#### Source records

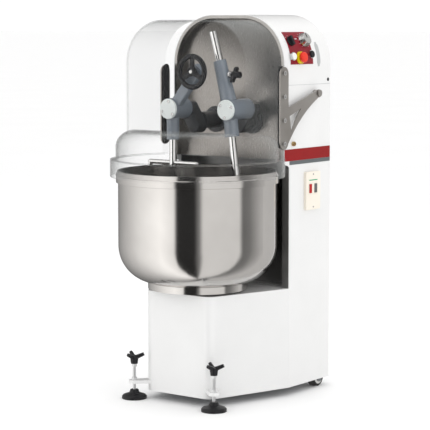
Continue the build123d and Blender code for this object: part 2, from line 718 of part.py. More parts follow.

########
#### Source records

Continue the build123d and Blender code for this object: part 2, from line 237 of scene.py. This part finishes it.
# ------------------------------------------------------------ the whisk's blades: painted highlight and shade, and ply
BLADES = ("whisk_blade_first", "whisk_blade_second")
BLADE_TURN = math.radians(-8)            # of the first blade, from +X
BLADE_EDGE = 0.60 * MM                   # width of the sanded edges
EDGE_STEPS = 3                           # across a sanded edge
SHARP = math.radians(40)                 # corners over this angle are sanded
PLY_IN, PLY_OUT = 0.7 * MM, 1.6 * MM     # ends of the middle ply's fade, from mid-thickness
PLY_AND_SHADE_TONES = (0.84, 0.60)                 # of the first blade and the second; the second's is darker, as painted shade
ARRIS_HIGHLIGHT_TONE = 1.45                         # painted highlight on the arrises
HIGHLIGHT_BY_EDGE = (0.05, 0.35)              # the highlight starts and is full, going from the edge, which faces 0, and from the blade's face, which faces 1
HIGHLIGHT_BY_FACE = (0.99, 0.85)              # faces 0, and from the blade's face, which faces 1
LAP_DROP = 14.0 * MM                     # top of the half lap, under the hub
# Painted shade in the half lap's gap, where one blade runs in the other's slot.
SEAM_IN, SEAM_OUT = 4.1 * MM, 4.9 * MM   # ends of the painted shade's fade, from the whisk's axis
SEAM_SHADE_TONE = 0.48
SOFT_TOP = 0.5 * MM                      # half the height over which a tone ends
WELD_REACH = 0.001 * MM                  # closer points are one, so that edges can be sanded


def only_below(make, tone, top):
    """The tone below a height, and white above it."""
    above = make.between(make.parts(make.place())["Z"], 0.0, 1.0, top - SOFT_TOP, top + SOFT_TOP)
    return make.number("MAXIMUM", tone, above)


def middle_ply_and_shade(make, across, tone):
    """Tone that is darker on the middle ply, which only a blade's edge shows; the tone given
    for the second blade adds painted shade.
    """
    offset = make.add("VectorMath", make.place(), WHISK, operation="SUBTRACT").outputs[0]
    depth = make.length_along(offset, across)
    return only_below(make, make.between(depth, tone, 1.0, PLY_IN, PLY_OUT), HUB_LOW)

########

* **Directions for this task**: Search the records above for the string "Blender". Copy every line that contains it.

* **The answer**:
Continue the build123d and Blender code for this object: part 2, from line 718 of part.py. More parts follow.
Continue the build123d and Blender code for this object: part 2, from line 237 of scene.py. This part finishes it.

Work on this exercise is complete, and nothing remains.